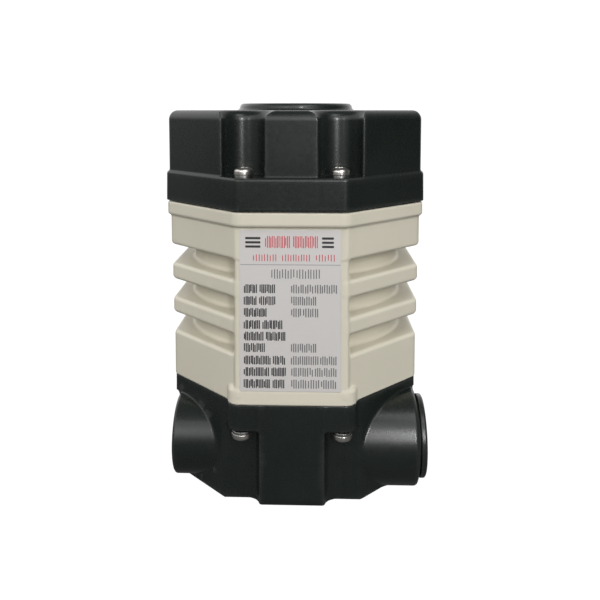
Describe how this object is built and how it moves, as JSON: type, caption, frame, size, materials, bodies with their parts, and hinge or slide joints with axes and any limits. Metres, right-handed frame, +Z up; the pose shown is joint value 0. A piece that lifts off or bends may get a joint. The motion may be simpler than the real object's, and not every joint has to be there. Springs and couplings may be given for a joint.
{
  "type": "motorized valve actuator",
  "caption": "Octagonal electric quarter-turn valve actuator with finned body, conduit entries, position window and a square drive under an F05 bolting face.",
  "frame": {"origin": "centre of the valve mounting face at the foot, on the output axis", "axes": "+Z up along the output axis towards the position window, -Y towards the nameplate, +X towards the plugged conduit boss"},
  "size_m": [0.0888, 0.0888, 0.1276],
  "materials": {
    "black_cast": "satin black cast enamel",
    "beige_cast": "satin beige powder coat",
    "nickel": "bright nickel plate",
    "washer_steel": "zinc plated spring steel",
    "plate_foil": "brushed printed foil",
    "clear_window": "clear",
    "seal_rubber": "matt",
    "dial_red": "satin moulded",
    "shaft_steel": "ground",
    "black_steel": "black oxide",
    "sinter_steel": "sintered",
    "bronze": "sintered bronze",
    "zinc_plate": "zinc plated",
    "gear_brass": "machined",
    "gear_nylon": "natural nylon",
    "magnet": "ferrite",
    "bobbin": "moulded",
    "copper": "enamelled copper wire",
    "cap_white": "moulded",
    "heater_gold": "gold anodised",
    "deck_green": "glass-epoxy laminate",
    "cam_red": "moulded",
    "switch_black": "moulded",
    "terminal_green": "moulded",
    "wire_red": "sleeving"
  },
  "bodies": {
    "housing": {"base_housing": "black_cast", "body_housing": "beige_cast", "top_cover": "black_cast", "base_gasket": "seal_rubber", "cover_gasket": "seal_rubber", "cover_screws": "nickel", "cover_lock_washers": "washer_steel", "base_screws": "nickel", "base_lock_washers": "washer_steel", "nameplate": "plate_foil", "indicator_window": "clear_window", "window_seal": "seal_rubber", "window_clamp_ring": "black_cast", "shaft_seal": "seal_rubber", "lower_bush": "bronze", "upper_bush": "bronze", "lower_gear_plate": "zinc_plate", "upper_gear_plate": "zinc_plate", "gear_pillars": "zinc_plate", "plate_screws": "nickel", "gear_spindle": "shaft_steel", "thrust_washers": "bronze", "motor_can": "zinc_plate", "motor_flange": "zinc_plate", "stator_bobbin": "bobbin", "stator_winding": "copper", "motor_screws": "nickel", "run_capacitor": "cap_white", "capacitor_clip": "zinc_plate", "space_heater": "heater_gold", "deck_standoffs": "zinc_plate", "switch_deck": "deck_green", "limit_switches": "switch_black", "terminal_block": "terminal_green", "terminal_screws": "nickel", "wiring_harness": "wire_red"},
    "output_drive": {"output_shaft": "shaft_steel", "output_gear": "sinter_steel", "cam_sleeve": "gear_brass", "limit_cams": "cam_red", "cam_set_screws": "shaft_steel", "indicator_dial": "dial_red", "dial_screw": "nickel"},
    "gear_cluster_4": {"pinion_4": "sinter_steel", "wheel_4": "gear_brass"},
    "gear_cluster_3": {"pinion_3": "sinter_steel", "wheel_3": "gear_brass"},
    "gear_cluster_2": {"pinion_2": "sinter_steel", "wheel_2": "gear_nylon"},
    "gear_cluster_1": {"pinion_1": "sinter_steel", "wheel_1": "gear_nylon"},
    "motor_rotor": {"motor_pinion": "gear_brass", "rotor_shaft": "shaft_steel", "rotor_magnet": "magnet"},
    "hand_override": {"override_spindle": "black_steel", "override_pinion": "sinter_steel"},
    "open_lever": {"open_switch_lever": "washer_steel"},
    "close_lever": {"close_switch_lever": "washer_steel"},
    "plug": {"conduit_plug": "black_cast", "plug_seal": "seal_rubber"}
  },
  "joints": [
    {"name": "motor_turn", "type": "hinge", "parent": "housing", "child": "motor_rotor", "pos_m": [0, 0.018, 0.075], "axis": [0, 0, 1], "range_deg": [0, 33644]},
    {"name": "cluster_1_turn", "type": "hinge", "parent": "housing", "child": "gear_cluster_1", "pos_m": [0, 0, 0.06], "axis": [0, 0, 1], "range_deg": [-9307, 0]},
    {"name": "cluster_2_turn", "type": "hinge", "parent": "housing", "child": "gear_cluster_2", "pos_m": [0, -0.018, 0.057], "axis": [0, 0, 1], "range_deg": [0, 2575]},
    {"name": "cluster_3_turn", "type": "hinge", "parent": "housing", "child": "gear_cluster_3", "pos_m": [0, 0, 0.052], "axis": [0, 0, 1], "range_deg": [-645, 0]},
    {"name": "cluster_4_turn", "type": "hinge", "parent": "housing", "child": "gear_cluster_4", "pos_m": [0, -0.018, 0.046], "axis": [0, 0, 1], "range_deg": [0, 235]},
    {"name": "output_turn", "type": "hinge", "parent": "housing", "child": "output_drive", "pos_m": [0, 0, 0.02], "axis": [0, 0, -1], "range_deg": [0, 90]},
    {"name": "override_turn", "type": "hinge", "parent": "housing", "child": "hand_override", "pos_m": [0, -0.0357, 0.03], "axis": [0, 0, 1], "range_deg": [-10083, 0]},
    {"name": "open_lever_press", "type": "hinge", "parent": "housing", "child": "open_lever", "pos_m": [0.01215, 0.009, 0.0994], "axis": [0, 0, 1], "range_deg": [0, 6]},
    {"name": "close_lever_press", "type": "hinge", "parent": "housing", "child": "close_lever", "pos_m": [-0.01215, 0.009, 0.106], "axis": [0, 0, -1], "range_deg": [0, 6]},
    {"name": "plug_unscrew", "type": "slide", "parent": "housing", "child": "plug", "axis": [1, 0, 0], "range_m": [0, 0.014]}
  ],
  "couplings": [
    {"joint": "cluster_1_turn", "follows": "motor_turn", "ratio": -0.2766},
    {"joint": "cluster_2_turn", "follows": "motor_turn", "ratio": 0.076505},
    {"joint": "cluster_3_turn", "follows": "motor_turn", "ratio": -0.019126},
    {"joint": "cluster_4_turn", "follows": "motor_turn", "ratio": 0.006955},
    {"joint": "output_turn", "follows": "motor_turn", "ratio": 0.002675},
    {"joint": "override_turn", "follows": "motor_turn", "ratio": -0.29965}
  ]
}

━━━

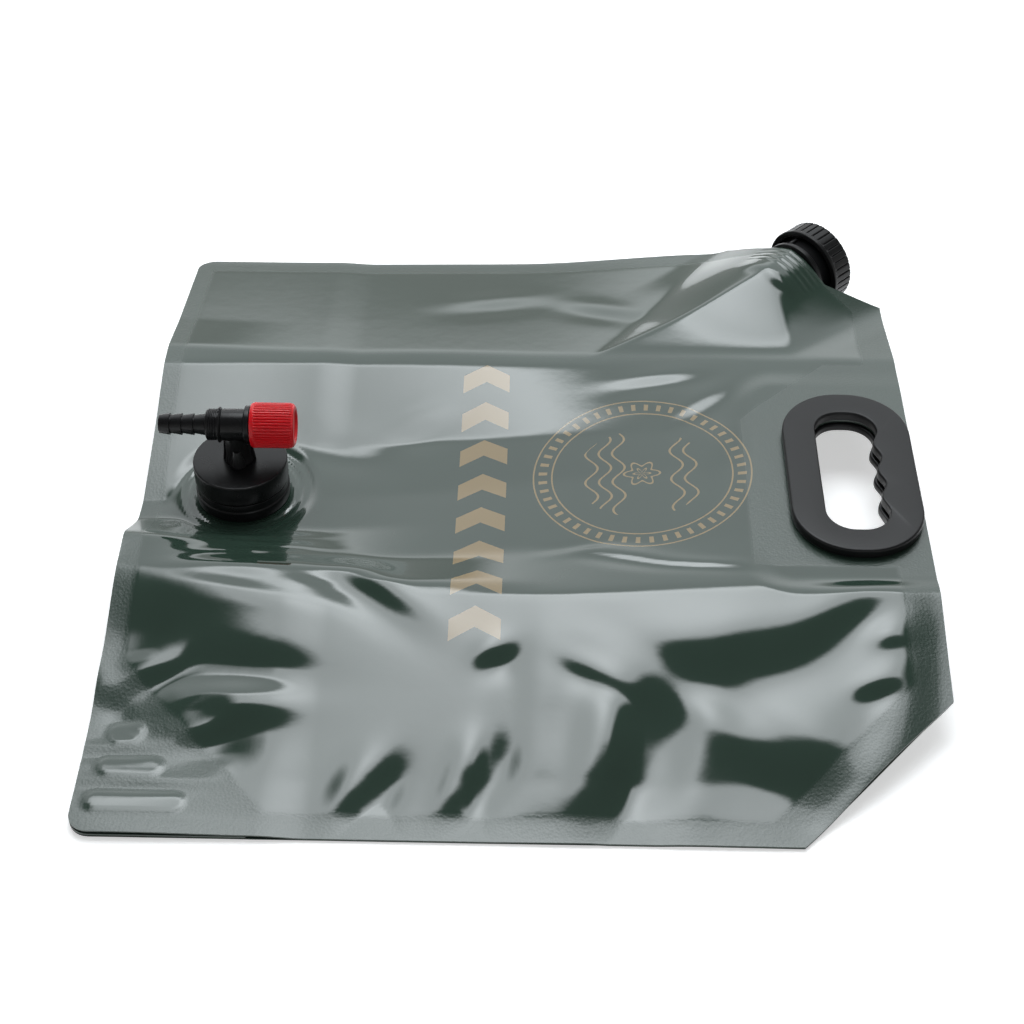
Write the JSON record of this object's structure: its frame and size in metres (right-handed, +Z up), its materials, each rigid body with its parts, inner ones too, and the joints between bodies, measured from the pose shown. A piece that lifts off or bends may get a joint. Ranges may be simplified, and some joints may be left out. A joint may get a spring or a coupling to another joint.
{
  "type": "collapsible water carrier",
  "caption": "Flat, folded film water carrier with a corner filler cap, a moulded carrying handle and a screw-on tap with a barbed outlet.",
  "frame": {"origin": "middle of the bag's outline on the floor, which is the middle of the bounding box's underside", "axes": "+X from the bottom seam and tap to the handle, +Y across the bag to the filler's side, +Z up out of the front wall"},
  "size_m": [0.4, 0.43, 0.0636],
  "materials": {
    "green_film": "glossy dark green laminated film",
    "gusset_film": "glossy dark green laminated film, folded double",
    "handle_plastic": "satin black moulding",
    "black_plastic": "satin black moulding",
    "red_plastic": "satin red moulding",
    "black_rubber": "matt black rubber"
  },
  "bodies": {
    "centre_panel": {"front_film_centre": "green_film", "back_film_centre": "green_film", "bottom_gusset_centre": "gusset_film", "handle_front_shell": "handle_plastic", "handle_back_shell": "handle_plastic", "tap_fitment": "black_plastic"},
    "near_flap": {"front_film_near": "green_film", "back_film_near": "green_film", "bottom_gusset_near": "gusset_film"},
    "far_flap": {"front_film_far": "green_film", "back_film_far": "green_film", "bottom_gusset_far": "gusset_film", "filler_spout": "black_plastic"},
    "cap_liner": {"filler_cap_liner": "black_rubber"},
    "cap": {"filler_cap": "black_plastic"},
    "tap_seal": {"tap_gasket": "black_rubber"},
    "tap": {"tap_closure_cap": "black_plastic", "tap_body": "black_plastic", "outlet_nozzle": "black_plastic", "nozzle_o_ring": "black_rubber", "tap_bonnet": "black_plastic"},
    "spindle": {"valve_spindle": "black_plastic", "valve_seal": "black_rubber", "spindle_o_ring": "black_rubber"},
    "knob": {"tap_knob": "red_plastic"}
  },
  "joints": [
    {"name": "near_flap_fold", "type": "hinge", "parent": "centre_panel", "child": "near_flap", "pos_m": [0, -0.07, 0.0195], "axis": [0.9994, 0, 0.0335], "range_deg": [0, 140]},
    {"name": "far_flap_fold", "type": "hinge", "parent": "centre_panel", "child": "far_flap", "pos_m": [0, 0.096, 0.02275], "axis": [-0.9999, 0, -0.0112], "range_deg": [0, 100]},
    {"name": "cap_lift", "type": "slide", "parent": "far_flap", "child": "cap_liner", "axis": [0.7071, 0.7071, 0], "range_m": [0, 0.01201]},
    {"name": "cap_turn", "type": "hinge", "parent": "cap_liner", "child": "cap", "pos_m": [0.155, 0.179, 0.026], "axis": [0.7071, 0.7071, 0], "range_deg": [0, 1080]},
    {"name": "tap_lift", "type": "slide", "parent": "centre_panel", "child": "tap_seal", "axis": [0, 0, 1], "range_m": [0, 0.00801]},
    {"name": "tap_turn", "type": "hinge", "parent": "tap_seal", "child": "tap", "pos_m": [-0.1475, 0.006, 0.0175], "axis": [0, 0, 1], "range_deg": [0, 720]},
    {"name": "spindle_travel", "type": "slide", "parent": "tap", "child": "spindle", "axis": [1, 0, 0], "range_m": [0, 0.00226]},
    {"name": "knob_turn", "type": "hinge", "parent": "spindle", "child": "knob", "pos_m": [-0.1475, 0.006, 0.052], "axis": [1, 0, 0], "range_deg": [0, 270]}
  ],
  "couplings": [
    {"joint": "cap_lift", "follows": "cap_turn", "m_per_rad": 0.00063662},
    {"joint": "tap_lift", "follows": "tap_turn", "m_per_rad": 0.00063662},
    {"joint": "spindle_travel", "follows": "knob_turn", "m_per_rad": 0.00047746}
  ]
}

━━━

Stated goal ::
Return each line of the listing that holds the string "pose".

Reply to the task ::
Describe how this object is built and how it moves, as JSON: type, caption, frame, size, materials, bodies with their parts, and hinge or slide joints with axes and any limits. Metres, right-handed frame, +Z up; the pose shown is joint value 0. A piece that lifts off or bends may get a joint. The motion may be simpler than the real object's, and not every joint has to be there. Springs and couplings may be given for a joint.
Write the JSON record of this object's structure: its frame and size in metres (right-handed, +Z up), its materials, each rigid body with its parts, inner ones too, and the joints between bodies, measured from the pose shown. A piece that lifts off or bends may get a joint. Ranges may be simplified, and some joints may be left out. A joint may get a spring or a coupling to another joint.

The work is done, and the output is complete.